• **Job**
Give back exactly the lines that run from the line containing "right-handed frame, and" through the end of the listing below. Leave out every other line.

JSON records of objects:
—————
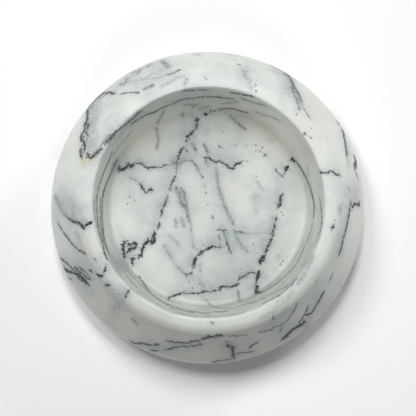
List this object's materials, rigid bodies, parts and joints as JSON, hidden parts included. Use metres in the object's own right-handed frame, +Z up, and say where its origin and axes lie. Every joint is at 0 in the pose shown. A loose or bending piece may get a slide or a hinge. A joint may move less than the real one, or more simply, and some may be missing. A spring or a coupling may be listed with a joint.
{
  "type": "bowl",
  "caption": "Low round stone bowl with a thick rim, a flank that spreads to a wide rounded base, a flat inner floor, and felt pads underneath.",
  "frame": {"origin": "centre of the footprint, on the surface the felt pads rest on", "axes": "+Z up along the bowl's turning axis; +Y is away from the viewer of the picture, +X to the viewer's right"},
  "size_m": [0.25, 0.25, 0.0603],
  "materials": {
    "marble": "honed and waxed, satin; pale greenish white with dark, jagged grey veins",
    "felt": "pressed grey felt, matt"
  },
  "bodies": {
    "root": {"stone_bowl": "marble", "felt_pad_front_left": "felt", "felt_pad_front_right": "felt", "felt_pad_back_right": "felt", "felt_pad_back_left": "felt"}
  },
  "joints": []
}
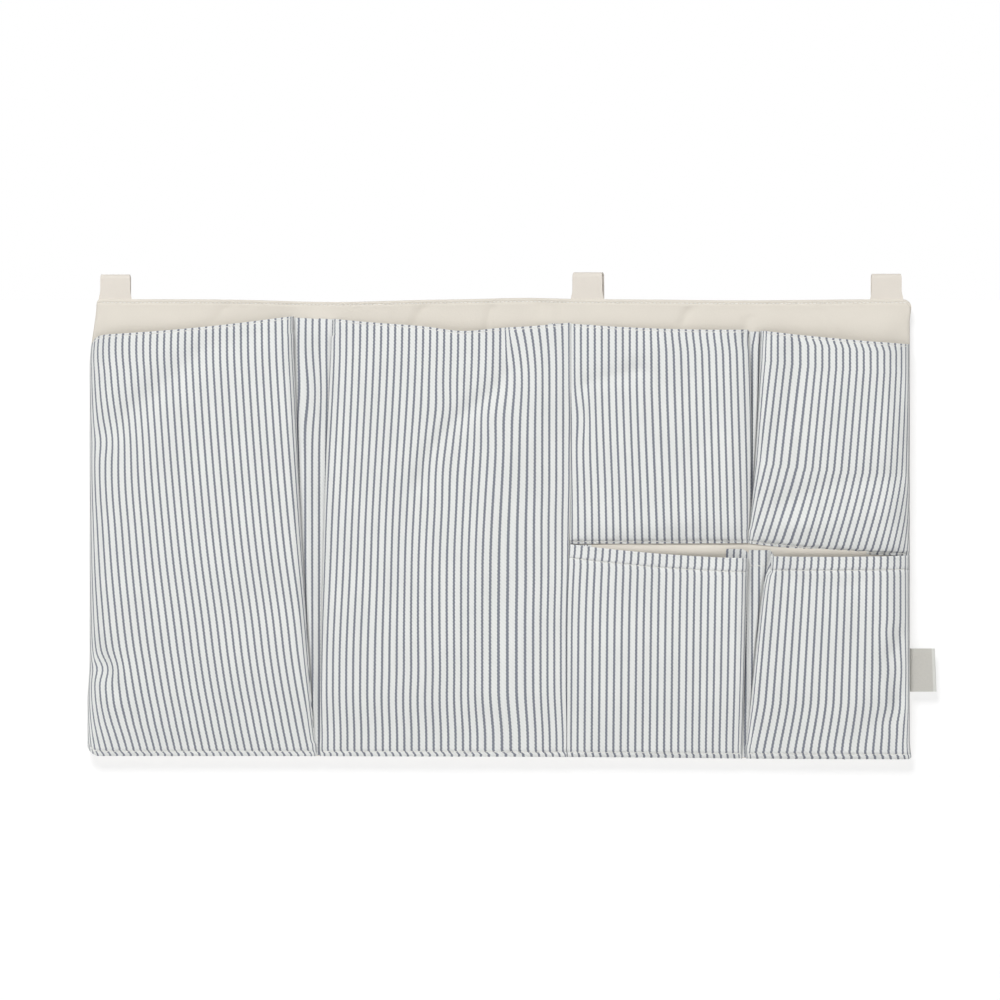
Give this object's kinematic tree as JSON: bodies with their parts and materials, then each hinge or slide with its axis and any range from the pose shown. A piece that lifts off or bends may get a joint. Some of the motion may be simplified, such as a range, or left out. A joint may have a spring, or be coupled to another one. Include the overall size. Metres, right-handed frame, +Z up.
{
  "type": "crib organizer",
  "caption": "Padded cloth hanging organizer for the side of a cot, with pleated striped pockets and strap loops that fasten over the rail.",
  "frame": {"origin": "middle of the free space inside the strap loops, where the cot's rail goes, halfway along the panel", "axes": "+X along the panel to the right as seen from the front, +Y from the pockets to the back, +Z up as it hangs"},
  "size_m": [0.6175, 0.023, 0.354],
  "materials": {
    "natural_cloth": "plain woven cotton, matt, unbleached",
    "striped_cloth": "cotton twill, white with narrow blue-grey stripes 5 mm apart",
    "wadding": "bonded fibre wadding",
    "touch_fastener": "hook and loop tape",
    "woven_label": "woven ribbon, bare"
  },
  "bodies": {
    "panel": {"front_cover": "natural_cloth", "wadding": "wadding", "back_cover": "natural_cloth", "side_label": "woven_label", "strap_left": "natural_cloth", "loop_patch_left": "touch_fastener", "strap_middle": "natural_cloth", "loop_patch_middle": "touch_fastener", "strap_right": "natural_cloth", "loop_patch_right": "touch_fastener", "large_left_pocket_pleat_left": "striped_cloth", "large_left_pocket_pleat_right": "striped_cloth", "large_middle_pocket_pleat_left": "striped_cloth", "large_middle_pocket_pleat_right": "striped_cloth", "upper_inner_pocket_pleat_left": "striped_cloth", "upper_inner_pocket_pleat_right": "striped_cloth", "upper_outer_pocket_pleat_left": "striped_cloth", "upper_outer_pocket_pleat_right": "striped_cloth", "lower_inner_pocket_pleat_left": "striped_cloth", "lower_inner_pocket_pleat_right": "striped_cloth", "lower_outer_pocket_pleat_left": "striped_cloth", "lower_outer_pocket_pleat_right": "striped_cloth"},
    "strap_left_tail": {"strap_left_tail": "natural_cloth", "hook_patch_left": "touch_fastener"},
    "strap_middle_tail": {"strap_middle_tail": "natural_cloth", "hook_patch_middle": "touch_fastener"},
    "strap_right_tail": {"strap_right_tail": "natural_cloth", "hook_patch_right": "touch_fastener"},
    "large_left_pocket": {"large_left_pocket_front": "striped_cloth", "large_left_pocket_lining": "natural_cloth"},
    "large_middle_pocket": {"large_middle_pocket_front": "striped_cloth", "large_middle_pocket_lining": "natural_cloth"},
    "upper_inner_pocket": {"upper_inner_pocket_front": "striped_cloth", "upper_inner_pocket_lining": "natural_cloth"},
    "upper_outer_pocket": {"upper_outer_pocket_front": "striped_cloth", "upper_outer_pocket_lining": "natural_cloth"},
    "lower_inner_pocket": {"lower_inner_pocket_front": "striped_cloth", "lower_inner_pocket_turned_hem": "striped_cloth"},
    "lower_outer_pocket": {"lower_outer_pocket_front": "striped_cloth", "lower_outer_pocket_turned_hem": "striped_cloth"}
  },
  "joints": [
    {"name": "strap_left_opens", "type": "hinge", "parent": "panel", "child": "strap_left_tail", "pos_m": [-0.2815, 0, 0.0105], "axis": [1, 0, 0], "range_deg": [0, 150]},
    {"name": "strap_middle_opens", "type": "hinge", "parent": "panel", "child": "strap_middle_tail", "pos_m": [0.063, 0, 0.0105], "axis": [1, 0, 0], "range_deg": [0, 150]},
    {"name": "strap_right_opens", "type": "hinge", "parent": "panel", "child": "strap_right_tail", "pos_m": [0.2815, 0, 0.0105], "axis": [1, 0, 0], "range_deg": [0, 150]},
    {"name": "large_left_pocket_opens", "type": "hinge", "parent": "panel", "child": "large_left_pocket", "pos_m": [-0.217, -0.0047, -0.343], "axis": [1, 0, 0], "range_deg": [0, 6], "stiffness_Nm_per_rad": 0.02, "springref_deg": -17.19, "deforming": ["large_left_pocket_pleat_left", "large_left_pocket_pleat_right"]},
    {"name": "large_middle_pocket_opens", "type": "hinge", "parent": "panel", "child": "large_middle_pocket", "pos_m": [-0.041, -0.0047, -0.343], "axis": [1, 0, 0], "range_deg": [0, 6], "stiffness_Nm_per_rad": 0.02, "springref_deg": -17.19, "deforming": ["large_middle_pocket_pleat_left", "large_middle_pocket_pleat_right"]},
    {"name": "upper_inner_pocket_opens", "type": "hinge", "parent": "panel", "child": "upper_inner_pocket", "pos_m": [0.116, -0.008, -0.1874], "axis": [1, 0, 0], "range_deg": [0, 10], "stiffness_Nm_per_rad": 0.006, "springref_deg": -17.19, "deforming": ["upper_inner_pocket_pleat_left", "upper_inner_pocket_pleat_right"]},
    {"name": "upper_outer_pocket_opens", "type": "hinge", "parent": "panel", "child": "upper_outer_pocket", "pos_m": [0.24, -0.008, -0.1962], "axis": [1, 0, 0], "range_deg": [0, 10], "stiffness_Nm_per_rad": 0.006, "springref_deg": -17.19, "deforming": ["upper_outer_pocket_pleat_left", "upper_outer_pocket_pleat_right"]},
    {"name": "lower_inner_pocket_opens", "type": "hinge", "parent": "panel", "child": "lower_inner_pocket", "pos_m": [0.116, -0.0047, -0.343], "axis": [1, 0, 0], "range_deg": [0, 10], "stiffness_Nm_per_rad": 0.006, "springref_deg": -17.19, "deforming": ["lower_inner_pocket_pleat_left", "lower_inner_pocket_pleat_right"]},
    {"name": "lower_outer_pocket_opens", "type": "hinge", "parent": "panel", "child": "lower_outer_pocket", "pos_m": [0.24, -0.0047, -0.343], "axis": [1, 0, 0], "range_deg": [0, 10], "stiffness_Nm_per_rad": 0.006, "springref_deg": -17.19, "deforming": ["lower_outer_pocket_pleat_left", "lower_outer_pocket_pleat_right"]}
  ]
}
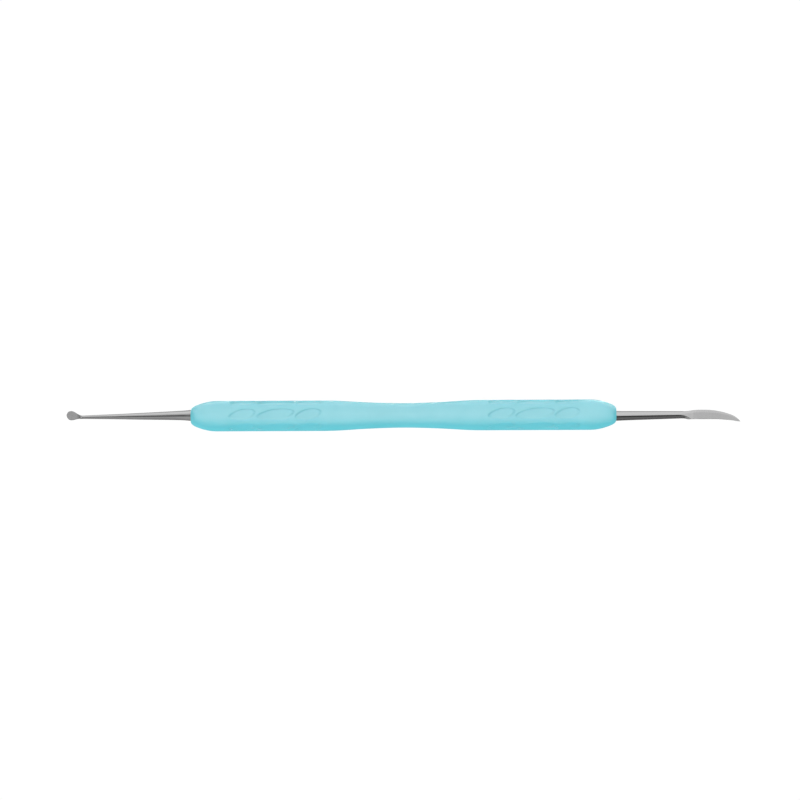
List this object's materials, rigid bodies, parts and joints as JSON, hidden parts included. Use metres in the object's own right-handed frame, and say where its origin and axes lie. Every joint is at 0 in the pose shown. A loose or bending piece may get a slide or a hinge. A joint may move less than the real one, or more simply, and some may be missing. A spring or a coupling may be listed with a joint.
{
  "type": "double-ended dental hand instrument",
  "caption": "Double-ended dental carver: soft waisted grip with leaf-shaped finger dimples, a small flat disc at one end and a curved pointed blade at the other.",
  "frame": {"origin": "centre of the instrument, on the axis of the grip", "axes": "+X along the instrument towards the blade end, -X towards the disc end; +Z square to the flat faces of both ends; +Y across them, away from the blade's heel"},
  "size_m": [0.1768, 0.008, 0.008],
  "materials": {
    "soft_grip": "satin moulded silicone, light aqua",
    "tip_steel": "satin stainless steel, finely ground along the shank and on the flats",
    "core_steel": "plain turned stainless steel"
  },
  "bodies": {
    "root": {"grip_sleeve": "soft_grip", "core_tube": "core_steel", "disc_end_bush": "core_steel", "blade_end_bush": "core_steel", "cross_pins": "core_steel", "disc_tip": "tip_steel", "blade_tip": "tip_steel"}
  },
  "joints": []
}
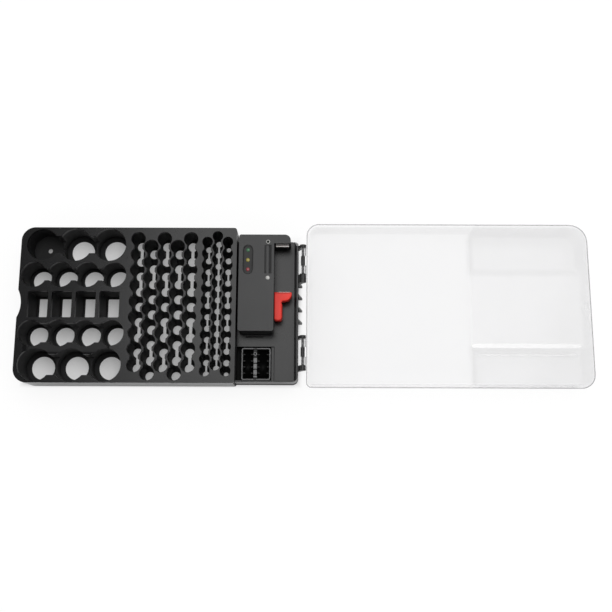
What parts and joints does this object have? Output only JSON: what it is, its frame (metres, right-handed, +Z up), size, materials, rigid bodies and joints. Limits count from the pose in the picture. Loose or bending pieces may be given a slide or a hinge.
—————
• **Answer to the problem**
List this object's materials, rigid bodies, parts and joints as JSON, hidden parts included. Use metres in the object's own right-handed frame, and say where its origin and axes lie. Every joint is at 0 in the pose shown. A loose or bending piece may get a slide or a hinge. A joint may move less than the real one, or more simply, and some may be missing. A spring or a coupling may be listed with a joint.
{
  "type": "double-ended dental hand instrument",
  "caption": "Double-ended dental carver: soft waisted grip with leaf-shaped finger dimples, a small flat disc at one end and a curved pointed blade at the other.",
  "frame": {"origin": "centre of the instrument, on the axis of the grip", "axes": "+X along the instrument towards the blade end, -X towards the disc end; +Z square to the flat faces of both ends; +Y across them, away from the blade's heel"},
  "size_m": [0.1768, 0.008, 0.008],
  "materials": {
    "soft_grip": "satin moulded silicone, light aqua",
    "tip_steel": "satin stainless steel, finely ground along the shank and on the flats",
    "core_steel": "plain turned stainless steel"
  },
  "bodies": {
    "root": {"grip_sleeve": "soft_grip", "core_tube": "core_steel", "disc_end_bush": "core_steel", "blade_end_bush": "core_steel", "cross_pins": "core_steel", "disc_tip": "tip_steel", "blade_tip": "tip_steel"}
  },
  "joints": []
}
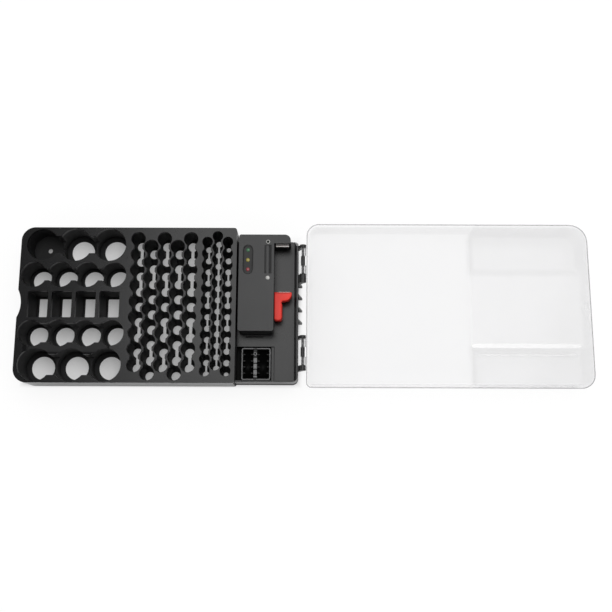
What parts and joints does this object have? Output only JSON: what it is, its frame (metres, right-handed, +Z up), size, materials, rigid bodies and joints. Limits count from the pose in the picture. Loose or bending pieces may be given a slide or a hinge.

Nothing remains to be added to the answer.